Improving wind energy estimates in mountainous terrain using optimal ERA5 model level heights

Mountainous regions worldwide offer substantial yet underutilized wind energy potential. A key challenge limiting the expansion of wind energy in such areas is the difficulty of obtaining accurate wind resource estimates in complex terrain. Traditionally, long-term wind speed series are derived from short-term site observations combined with reanalysis products. Conventional reanalysis products such as the ERA5 single levels at 10 m and 100 m often misrepresent local orography, resulting in biased wind speed predictions and unreliable inputs for Measure-Correlate-Predict (MCP) methods used in wind resource assessment. Our study addresses this challenge by employing high-quality mast observations at high-elevation sites in the tropical Andes and by leveraging ERA5 model level wind fields, which remain largely unexplored in wind energy research and industry. We compared wind speed estimates at different atmospheric heights of ERA5 model level data with hourly wind speed observations at 80 m from four meteorological masts (2829–3796 m a.s.l.) in the tropical Andes of southern Ecuador.
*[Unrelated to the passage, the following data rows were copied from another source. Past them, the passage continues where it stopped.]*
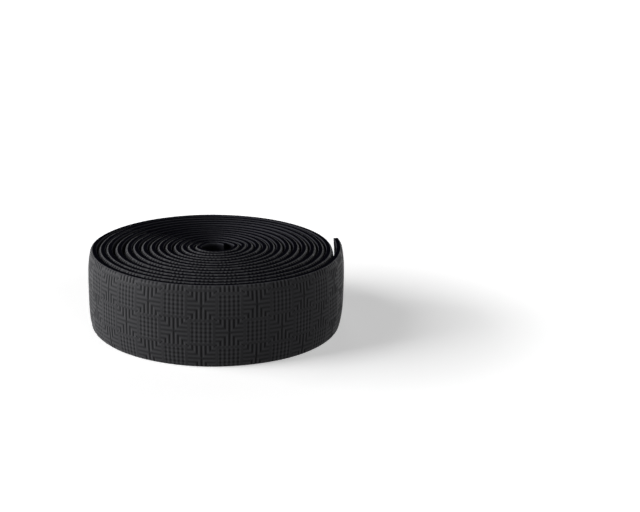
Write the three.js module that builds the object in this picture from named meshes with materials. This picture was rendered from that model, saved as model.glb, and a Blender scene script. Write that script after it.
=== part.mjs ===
// A roll of bicycle handlebar tape: one long cushioned strip, wound up on itself around an open hole
// and lying on its edge. Millimetres, +Z up. The roll rests on z = 0, and the origin is the middle of
// its footprint.
import * as THREE from 'three';

// Cross section of the strip
const tapeWidth = 30;
const tapeThickness = 2.5; // at the middle of the width
const edgeThickness = 0.8; // at both edges, which are thinned so that wraps overlap smoothly
const bevelWidth = 6.5; // the slope along each edge of the grip face
const bevelDrop = 1.15; // how far that slope falls on its way to the edge

// The winding, which runs counter-clockwise from the hole to the free end, seen from above
const holeRadius = 5; // from the axis to the strip's back, at the inner end
const turns = 13.92;
const innerSlack = 0.2; // room between the first turns, which were pulled tight
const outerSlack = 0.8; // room between the last turns, which lie looser
const freeEndDegrees = 14; // direction of the free end, counted from +X

// The free end, which springs up off the turn below
const flapLength = 24;
const flapLift = 1.6;

// Fineness of the facets
const segmentsPerTurn = 48;

const innerPitch = tapeThickness + innerSlack;
const outerPitch = tapeThickness + outerSlack;

// The section as a closed loop of (out, up) points: up the grip face with its two bevels, then down
// the back, whose edges curl up towards the face. out is counted from the middle of the back.
function sectionLoop() {
  const faceEdge = tapeThickness - bevelDrop;
  const backEdge = faceEdge - edgeThickness;
  return [
    new THREE.Vector2(faceEdge, 0),
    new THREE.Vector2(tapeThickness, bevelWidth),
    new THREE.Vector2(tapeThickness, tapeWidth - bevelWidth),
    new THREE.Vector2(faceEdge, tapeWidth),
    new THREE.Vector2(backEdge, tapeWidth),
    new THREE.Vector2(0, tapeWidth / 2),
    new THREE.Vector2(backEdge, 0),
  ];
}

// Radius of the middle of the back after a number of turns. The pitch grows evenly from the inner one
// to the outer one, and the last stretch lifts away as a flap.
function backRadius(turn) {
  const growth = innerPitch * turn + ((outerPitch - innerPitch) * turn ** 2) / (2 * turns);
  const wound = holeRadius + growth;
  const toFreeEnd = (turns - turn) * 2 * Math.PI * wound;
  const flap = Math.max(0, 1 - toFreeEnd / flapLength);
  return wound + flapLift * flap ** 2;
}

// Stations along the strip, in turns from the inner end. They stand at the same angles in every
// turn, so that the facets of neighbouring turns are parallel and never touch. The last step is
// shorter or longer than the others, to end where the strip ends.
function stationsAlong() {
  const steps = Math.round(turns * segmentsPerTurn);
  const stations = [];
  for (let i = 0; i < steps; i++) {
    stations.push(i / segmentsPerTurn);
  }
  stations.push(turns);
  return stations;
}

function stripGeometry() {
  const loop = sectionLoop();
  const stations = stationsAlong();
  const innerEndAngle = THREE.MathUtils.degToRad(freeEndDegrees) - 2 * Math.PI * turns;

  const positions = [];
  for (const turn of stations) {
    const angle = innerEndAngle + 2 * Math.PI * turn;
    const back = backRadius(turn);
    for (const point of loop) {
      const radius = back + point.x;
      positions.push(radius * Math.cos(angle), radius * Math.sin(angle), point.y);
    }
  }

  // Two triangles for each side of the loop between one station and the next
  const triangles = [];
  const size = loop.length;
  for (let ring = 0; ring < stations.length - 1; ring++) {
    for (let i = 0; i < size; i++) {
      const next = (i + 1) % size;
      const a = ring * size + i;
      const b = ring * size + next;
      const c = (ring + 1) * size + next;
      const d = (ring + 1) * size + i;
      triangles.push(a, d, c, a, c, b);
    }
  }

  // The two cut ends
  const lastRing = (stations.length - 1) * size;
  for (let i = 1; i < size - 1; i++) {
    triangles.push(0, i, i + 1);
    triangles.push(lastRing, lastRing + i + 1, lastRing + i);
  }

  const geometry = new THREE.BufferGeometry();
  geometry.setAttribute('position', new THREE.Float32BufferAttribute(positions, 3));
  geometry.setIndex(triangles);
  geometry.computeVertexNormals();
  return geometry;
}

const foam = new THREE.MeshStandardMaterial({ color: 0x1d1d1f, roughness: 0.72, metalness: 0 });

const strip = new THREE.Mesh(stripGeometry(), foam);
strip.name = 'tape_strip';

// The winding's axis is a little off the middle of the roll, because a spiral isn't quite round
strip.geometry.computeBoundingBox();
const middle = strip.geometry.boundingBox.getCenter(new THREE.Vector3());
strip.position.set(-middle.x, -middle.y, 0);

const group = new THREE.Group();
group.add(strip);

export default group;
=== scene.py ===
"""A roll of bicycle handlebar tape, lying on its edge: the looks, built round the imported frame.

Blender objects are in metres. The strip's own sizes are in millimetres, as in the part's source.
"""
import math

import bpy
import numpy as np
from mathutils import Matrix, Vector


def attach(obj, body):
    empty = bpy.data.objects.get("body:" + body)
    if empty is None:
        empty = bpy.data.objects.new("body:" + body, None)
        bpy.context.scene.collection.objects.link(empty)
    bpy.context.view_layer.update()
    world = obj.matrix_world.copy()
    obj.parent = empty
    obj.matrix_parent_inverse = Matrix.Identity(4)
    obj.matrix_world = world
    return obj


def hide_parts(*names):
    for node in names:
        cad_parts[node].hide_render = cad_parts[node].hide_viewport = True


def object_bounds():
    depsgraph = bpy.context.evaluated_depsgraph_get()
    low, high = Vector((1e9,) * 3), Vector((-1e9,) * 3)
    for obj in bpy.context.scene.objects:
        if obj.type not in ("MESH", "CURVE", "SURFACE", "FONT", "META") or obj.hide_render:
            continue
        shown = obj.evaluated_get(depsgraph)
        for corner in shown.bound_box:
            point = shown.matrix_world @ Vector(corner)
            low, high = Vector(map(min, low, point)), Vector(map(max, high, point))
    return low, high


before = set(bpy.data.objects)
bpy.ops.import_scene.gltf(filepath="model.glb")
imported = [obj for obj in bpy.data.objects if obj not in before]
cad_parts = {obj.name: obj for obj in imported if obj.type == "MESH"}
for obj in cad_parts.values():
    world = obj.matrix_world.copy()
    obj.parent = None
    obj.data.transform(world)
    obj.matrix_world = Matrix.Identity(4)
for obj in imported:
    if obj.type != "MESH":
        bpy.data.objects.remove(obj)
cad_low, cad_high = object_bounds()

MM = 0.001

# The strip, in millimetres. Width and thickness are the solid's. Towards its edges the face falls by
# CROWN_DROP, and the back curls away from it, which leaves EDGE_THICKNESS there
WIDTH = 30.0
THICKNESS = 2.5
EDGE_THICKNESS = 2.15
CROWN_DROP = 1.2
CROWN_POWER = 3.6
CURL_POWER = 2.5
EDGE_ROUND = 0.55
REAR_ROUND = 0.15

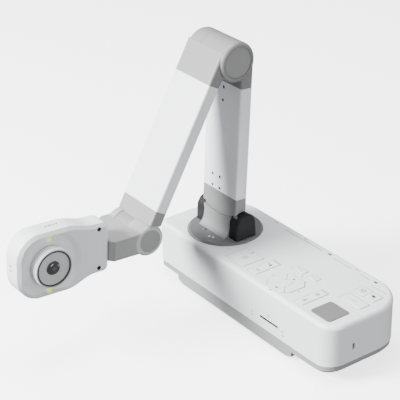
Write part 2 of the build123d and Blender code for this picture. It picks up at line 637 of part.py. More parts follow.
def build_upper_arm():
    mid = -ARM_OFFSET
    housing = arm_bar(-ELBOW_COLLAR, ELBOW_LIP, mid)
    housing = chamfer(housing.faces().sort_by(Axis.Z)[0].edges(), COLLAR_EDGE)
    housing -= axle(ELBOW_R + GAP, ELBOW_SPLIT, 60)
    barrel = axle(ELBOW_R, ELBOW_FAR, ELBOW_SPLIT - GAP)
    barrel = fillet(end_edges(barrel, ELBOW_R, ELBOW_FAR), ELBOW_FILLET)
    housing += barrel
    housing += spigot(-ELBOW_COLLAR - SPIGOT, -ELBOW_COLLAR, mid)
    housing -= axle(ELBOW_CAP_R + SEAT, ELBOW_FAR - 1, ELBOW_FAR + 3.2)
    housing -= axle(ELBOW_CAP_R - 4, ELBOW_FAR - 1, ELBOW_FAR + 7)
    housing -= axle(ELBOW_PIN_R + RUN, -60, 60)
    nodes["elbow_upper_housing"] = on_upper(housing)
    cap = axle(ELBOW_CAP_R, ELBOW_FAR + 0.6, ELBOW_FAR + 3.2)
    cap = fillet(end_edges(cap, ELBOW_CAP_R, ELBOW_FAR + 0.6), 0.5)
    nodes["elbow_far_cap"] = on_upper(cap)
    pocket = ELBOW_NEAR - 22
    pin = axle(ELBOW_PIN_R, ELBOW_FAR + 4, pocket + 11)
    pin += axle(ELBOW_PIN_R + 4, ELBOW_FAR + 4, ELBOW_FAR + 7)
    pin += axle(ELBOW_PIN_R + 4, pocket + 7.2, pocket + 11)
    nodes["elbow_pin"] = on_upper(pin)
    washers = []
    for n in range(3):
        start = pocket + GAP + 2.2 * n
        washers.append(axle(11.0, start, start + 1.9) - axle(ELBOW_PIN_R + RUN, start - 1, start + 3))
    nodes["elbow_friction_washers"] = on_upper(group(washers))

    tube_end = -UPPER_LENGTH + WRIST_COLLAR
    tube = arm_bar(tube_end, -ELBOW_COLLAR, mid)
    tube -= arm_bar(tube_end, -ELBOW_COLLAR, mid, ARM_WALL)
    nodes["upper_arm_tube"] = on_upper(tube)

    wrist = Pos(0, -WRIST_OFFSET, -UPPER_LENGTH)
    collar = arm_bar(-UPPER_LENGTH, tube_end, mid)
    collar = chamfer(collar.faces().sort_by(Axis.Z)[-1].edges(), COLLAR_EDGE)
    collar -= wrist * axle(WRIST_R + SWEEP, -60, TONGUE[0])
    collar -= wrist * axle(WRIST_R + SWEEP, TONGUE[1], 60)
    collar += wrist * axle(WRIST_R - 1.0, *TONGUE)
    collar += spigot(tube_end, tube_end + SPIGOT, mid)
    collar -= wrist * axle(WRIST_PIN_R + RUN, -60, 60)
    nodes["wrist_collar"] = on_upper(collar)


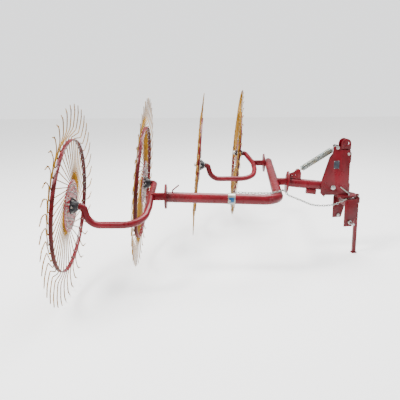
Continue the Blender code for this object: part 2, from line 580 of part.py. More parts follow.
def smooth(points, per):
    """Curve through the points, per steps a span."""
    p = [Vector(q) for q in points]
    p = [2 * p[0] - p[1]] + p + [2 * p[-1] - p[-2]]
    out = []
    for i in range(1, len(p) - 2):
        for k in range(per):
            t = k / per
            out.append(0.5 * ((2 * p[i]) + (p[i + 1] - p[i - 1]) * t + (2 * p[i - 1] - 5 * p[i] + 4 * p[i + 1] - p[i + 2]) * t * t
                              + (3 * p[i] - p[i - 1] - 3 * p[i + 1] + p[i + 2]) * t ** 3))
    out.append(p[-2])
    return out


finish(pipe(smooth(chain_way, 3), 0.0055, 1), "lift_chain", "zinc", boom)

# the middle of the box stands on the origin
root.location.x += CENTRE_X
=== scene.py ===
"""Looks of the mounted wheel hay rake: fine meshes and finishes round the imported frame."""
import json
import math
import random

import bmesh
import bpy
from mathutils import Matrix, Vector, noise


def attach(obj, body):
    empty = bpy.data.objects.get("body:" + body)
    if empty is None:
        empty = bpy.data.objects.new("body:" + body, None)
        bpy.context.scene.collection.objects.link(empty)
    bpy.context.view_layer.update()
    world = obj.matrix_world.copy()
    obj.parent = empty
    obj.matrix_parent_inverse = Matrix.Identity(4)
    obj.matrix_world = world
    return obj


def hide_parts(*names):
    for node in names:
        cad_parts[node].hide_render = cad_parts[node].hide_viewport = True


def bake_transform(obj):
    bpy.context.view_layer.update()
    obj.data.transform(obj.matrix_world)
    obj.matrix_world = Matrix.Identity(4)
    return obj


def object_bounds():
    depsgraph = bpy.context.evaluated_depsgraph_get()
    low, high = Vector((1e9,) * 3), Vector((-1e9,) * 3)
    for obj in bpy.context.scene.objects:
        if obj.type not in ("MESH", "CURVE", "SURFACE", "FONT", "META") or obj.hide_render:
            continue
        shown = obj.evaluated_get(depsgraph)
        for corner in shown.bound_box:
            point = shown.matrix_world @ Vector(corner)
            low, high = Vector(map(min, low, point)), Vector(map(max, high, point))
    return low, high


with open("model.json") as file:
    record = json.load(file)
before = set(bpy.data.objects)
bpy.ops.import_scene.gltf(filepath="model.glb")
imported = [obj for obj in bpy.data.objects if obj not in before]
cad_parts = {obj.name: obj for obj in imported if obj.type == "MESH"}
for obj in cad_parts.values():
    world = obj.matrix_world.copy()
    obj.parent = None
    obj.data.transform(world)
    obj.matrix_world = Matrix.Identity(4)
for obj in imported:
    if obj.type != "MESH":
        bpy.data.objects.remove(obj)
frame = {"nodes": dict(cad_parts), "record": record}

cad_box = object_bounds()
rng = random.Random(7)

# ------------------------------------------------------------------ places, as in the frame
LEAN = math.radians(4.9)
LEANED = Matrix.Rotation(LEAN, 4, "Y")
AXIS = LEANED.to_3x3() @ Vector((1, 0, 0))
joint = {j["name"]: j for j in frame["record"]["behaviour"]["joints"]}
MOVE = Vector((-0.0043, 0, 0))          # places below are written before the rake is centred
WHEELS = {n: Vector(joint["wheel_%d_spin" % n]["pos_m"]) - MOVE for n in (1, 2, 3, 4)}
PAIR = WHEELS[2] - WHEELS[1]
LIFT = Vector(joint["boom_lift"]["pos_m"]) - MOVE
POST = Vector(joint["swivel"]["pos_m"]) - MOVE; POST.z = 0
BOOM_Y = LIFT.y
SHAFT_DY = 0.389
SHAFTS = {"near": (0.525, 0.668), "far": (0.572, 0.648)}       # joint of a rocker: x from its first wheel, z
TUBE_R = 0.040
TUBE_Z0, TUBE_Z1, TUBE_Z2 = 0.663, 0.636, 0.642
TUBE_X0, TUBE_X1 = -0.4691, 0.3913
NEAR_Y, FAR_Y = WHEELS[1].y + SHAFT_DY, WHEELS[3].y + SHAFT_DY
BOOM_SLOPE = math.radians(6.1)
RUN = Vector((math.cos(BOOM_SLOPE), 0, -math.sin(BOOM_SLOPE)))
HITCH = Matrix.Translation(POST) @ Matrix.Rotation(math.radians(10.0), 4, "Z")
TURNED = Matrix.Rotation(math.radians(10.0), 4, "Z")


def tube_z(x):
    return TUBE_Z0 + (TUBE_Z1 - TUBE_Z0) * (x - TUBE_X0) / (TUBE_X1 - TUBE_X0)


# ------------------------------------------------------------------ camera
def fitted_camera():
    yaw, pitch, roll, f = -0.015925, 0.239146, -0.008124, 530.0
    fw = Vector((math.sin(yaw) * math.cos(pitch), math.cos(yaw) * math.cos(pitch), -math.sin(pitch)))
    rt = Vector((math.cos(yaw), -math.sin(yaw), 0))
    up = rt.cross(fw)
    rt, up = rt * math.cos(roll) + up * math.sin(roll), up * math.cos(roll) - rt * math.sin(roll)
    cam = bpy.data.cameras.new("camera")
    cam.sensor_width = 36.0
    cam.sensor_fit = "HORIZONTAL"
    cam.lens = f / 400 * 36.0
    ob = bpy.data.objects.new("camera", cam)
    bpy.context.scene.collection.objects.link(ob)
    m = Matrix.Identity(4)
    for i in range(3):
        m[i][0], m[i][1], m[i][2] = rt[i], up[i], -fw[i]
    m.translation = Vector((-0.1517, -4.76, 1.6021)) + MOVE
    ob.matrix_world = m
    bpy.context.scene.camera = ob


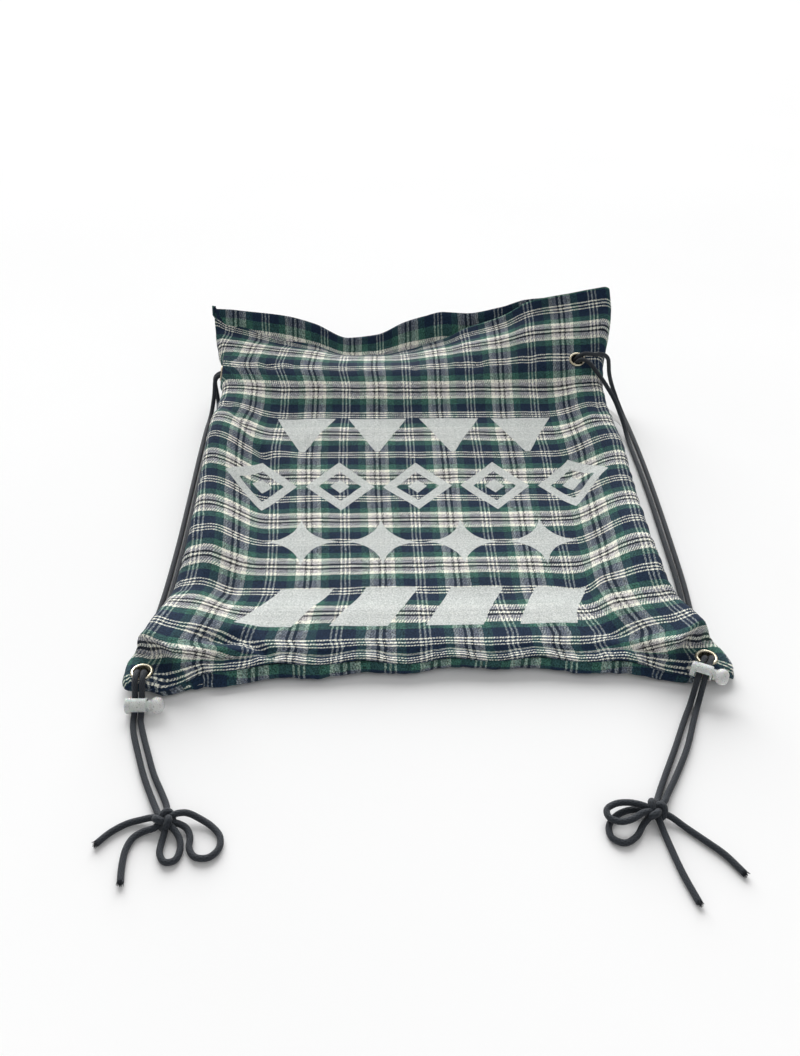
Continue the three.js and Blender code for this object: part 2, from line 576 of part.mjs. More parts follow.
function addNode(name, geometry, colour, roughness, metalness) {
  const g = geometry.clone();
  g.translate(SHIFT_X, SHIFT_Y, 0);
  g.deleteAttribute('normal');
  g.deleteAttribute('uv');
  const merged = mergeVertices(g, 1e-4);
  merged.computeVertexNormals();
  const material = new THREE.MeshStandardMaterial({ color: colour, roughness, metalness });
  const mesh = new THREE.Mesh(merged, material);
  mesh.name = name;
  group.add(mesh);
}

addNode('front_panel', panel(true), COLOUR.front, 0.9, 0);
addNode('back_panel', panel(false), COLOUR.back, 0.9, 0);

Object.entries(GROMMETS).forEach(([side, [x, y]]) => {
  const stack = CORNER_FRONT - CORNER_BACK;
  const middle = new THREE.Vector3(x, y, (CORNER_FRONT + CORNER_BACK) / 2);
  addNode(`grommet_${side}`, ring(stack, middle, UP), COLOUR.ring, 0.3, 0.9);
});
Object.entries(EYELETS).forEach(([side, eyelet]) => {
  const normal = vec(eyelet.normal).normalize();
  const middle = vec(eyelet.centre).addScaledVector(normal, -CLOTH / 2);
  addNode(`eyelet_${side}`, ring(CLOTH, middle, normal), COLOUR.ring, 0.3, 0.9);
});
Object.entries(LOCKS).forEach(([side, lock]) => {
  const frame = lockFrame(lock);
  addNode(`lock_barrel_${side}`, fromManifold(barrel()).applyMatrix4(frame), COLOUR.lock, 0.35, 0);
  addNode(`lock_plunger_${side}`, fromManifold(plunger()).applyMatrix4(frame), COLOUR.lock, 0.35, 0);
});
addNode('care_label', label(), COLOUR.label, 0.8, 0);
Object.entries(KNOTS).forEach(([side, spec]) => {
  addNode(`knot_${side}`, knot(spec), COLOUR.cord, 0.85, 0);
});
Object.entries(CORDS).forEach(([name, points]) => {
  addNode(name, cord(points), COLOUR.cord, 0.85, 0);
});

export default group;
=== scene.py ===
"""Drawstring gym bag in brushed checked cloth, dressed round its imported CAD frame."""
import functools
import math
import random

import bmesh
import bpy
from bpy.props import FloatProperty, FloatVectorProperty, IntProperty, PointerProperty
from mathutils import Matrix, Vector, noise


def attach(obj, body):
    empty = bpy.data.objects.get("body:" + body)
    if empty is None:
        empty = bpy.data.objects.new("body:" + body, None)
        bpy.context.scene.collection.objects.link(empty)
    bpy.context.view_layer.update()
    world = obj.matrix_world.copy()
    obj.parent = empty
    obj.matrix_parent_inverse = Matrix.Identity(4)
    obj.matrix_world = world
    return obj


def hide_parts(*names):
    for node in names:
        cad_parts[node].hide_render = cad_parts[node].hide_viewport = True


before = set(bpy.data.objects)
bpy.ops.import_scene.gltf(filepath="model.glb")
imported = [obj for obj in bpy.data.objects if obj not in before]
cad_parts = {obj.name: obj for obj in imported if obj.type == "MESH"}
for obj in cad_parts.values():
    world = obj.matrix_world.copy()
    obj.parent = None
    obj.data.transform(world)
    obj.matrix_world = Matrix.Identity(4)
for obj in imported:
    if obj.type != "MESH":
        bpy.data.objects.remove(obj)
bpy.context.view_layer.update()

bl_info = {
    "name": "Drawstring Gym Bag",
    "version": (1, 0, 0),
    "blender": (4, 5, 0),
    "location": "3D View > Sidebar > Gym Bag",
    "description": "Models a drawstring gym bag in brushed checked cloth round its packed frame",
    "category": "Add Mesh",
}

# Millimetres to metres, and from the bag's own place to the frame's
MM = 0.001
SHIFT = Vector((-0.6, -63.85, 0.0))
UP = Vector((0.0, 0.0, 1.0))
FLOOR_GAP = 0.1

# Rows of the bag, counted in 50 mm checks from the mouth to the bottom seam. A pair is left, right.
ROW = (-0.25, 0, 0.5, 1, 1.5, 2, 2.5, 3, 4, 5, 6, 6.5, 7, 7.25, 7.5)
FIRST_ROW, BOTTOM_ROW = ROW[0], ROW[-1]
BOTTOM_SCALE = 40
HALF_CUT = 172.5
MIDDLE_X = 1
Y_FRONT = (252, 244, 221, 196, 172, 149, 124, 99, 49.5, 0, -50, -75, -99, -109, -119)
Y_BACK = (272, 258, 232, 205, 180, 155, 128, 101, 50, 0, -50, -75, -99, -109, -119)
SIDE_Y = (
    (252, 243, 222, 199, 175, 150, 125, 100, 50, 0, -50, -75, -102, -117, -132),
    (238, 230, 211, 193, 173, 150, 125, 100, 50, 0, -50, -74, -99, -113, -127),
)
SIDE_X = (
    (-159, -158, -154, -148, -147, -148, -150, -150, -150, -151, -154, -157.5, -165.5, -170, -171),
    (167, 168, 164, 158, 156, 156, 156, 156, 154, 151, 149.5, 156, 166, 171, 173),
)
SIDE_POWER = 1.5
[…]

We developed site-specific Random Forest (RF) models to calibrate ERA5 wind speeds. Our results indicate that wind speeds extracted from upper ERA5 model levels (approximately 1000–1500 m for most sites) are stronger correlated with mast measurements than those at the hub-heights (near the surface). Relative to single level inputs, RF estimates driven by model level data show mean improvements of 59% in the Perkins Skill Score, 40% in R², and 23% in MAE and RMSE. In addition, the bias in annual energy production is reduced to below 7%, compared to 22% when ERA5 single level data are used. The largest gains are observed at sites located on exposed ridgelines and peaks, typical targets for wind farm development, where upper model levels more effectively represent the local atmospheric flow. Our results demonstrate that selecting optimal ERA5 model level offers a strategy for generating reliable site-specific wind time series in complex terrain providing useful information for wind resource assessment studies accelerating the development of wind energy projects in mountainous regions.